POTUS: Or, Behind Every Great Dumbass are Seven Women Trying to Keep Him Alive
Synopsis: One four-letter word is about to rock 1600 Pennsylvania Avenue. When the President unwittingly spins a PR nightmare into a global crisis, the seven brilliant and beleaguered women he relies upon most risk life, liberty, and the pursuit of sanity to keep the commander-in-chief out of trouble.
Opening night on Broadway is a magical moment for any show, and with a show like POTUS, anything could happen. As the curtain opens, the show starts out strong with several lines between 2 of the characters being a singular expletive four letter word starting with a C. A strong open for any political comedy on stage.
The shows cast of seven women made up the women keeping the unseen POTUS alive. Harriet played by Julie White, the Chief of Staff doing all of the work of the president for none of the credit. Jean played by Suzy Nakamura, the press secretary in love with the president’s sister. Margaret, played by Vanessa Williams, the presidents wife and First Lady. Stephanie played by Rachel Dratch, the mousey secretary to the president. Chris, played by Lilli Cooper, a reporter going through a messy divorce and being slowly phased out by her press organization. Dusty, played by Julianne Hough, the pregnant mistress of POTUS who is flown in an attempt to mitigate disaster. And Bernadette, played by Lea Delaria, the sister to POTUS, freshly released from Prison for dealing drugs and looking for a pardon.
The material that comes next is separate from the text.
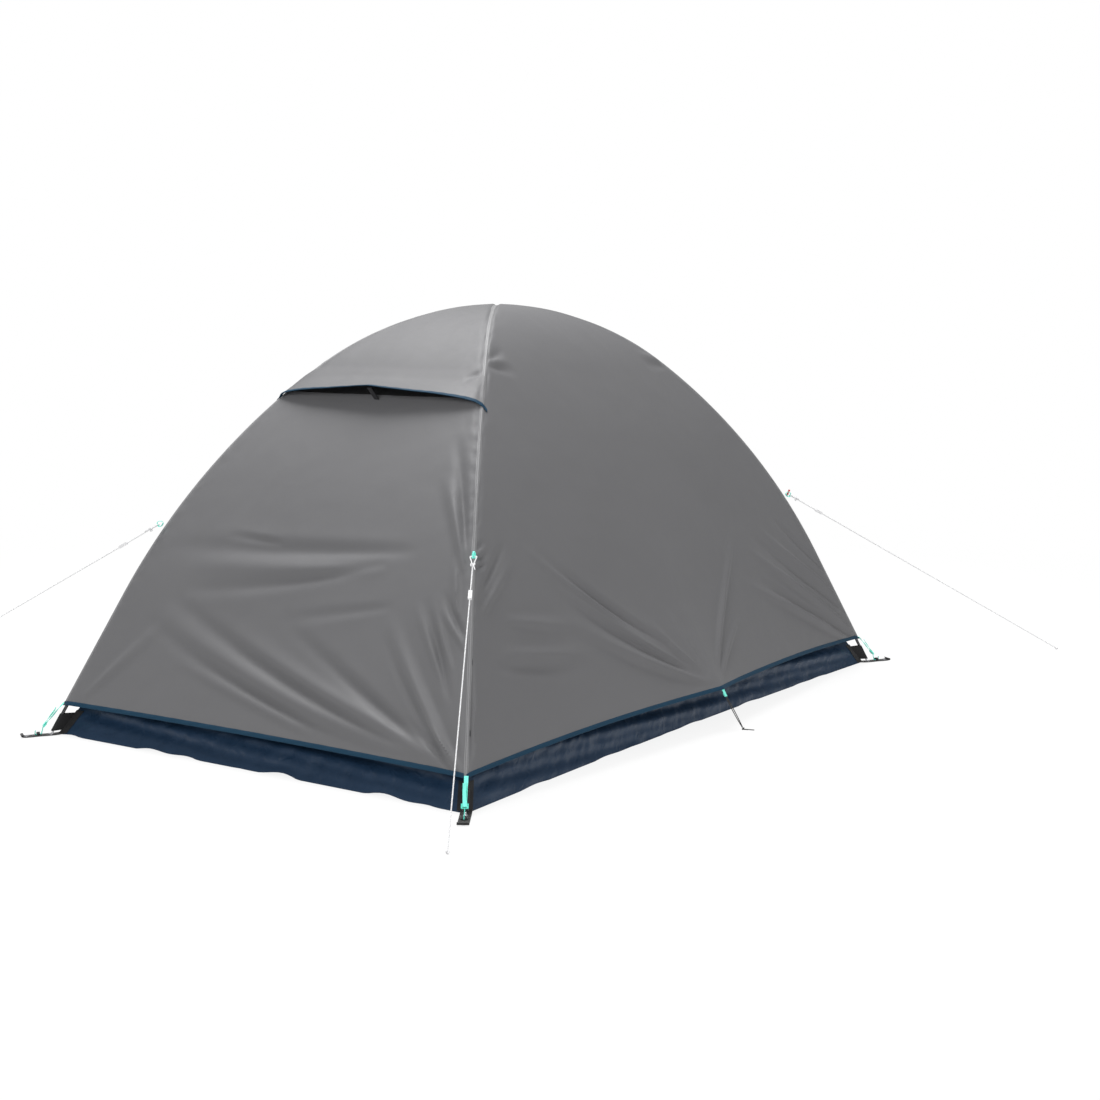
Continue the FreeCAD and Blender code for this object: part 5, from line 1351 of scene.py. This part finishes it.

This cast delivered flawless comedic timing and even when hiccups popped up, flawlessly incorporated those hiccups into the story. The story of course which was filled with a mixture of body humor, slap stick, and witty word play that left me shrieking with laughter from my seat. The director really allowed these seven women to just play with the material, creating an organic and top notch comedic piece that neither took itself seriously while creating twists that kept me guessing.
Costumes were simple and expected for a show involving the Oval Office, however when they could, utilized to create effective comedy. A great example of this is Margaret in her pant suit and evening gown with accompanying kitten heeled crocs in an effort to appear more “earthy” to the voting base.
The real true star of this entire show however was the set. Placed upon a turntable, the table was divided into 3 rooms that would spin to needed rooms to keep the action moving between scenes and allowing for scenes to continue as characters walked through the White House from room to room. It was an inventive technique used to great effect enhancing the stellar performances on stage.
This show was an overall good time that remained wholly bipartisan for any and all who watched. If you are looking to see a show in the city, I’d recommend you run to grab tickets for this show. Overall, this show is a 5/5.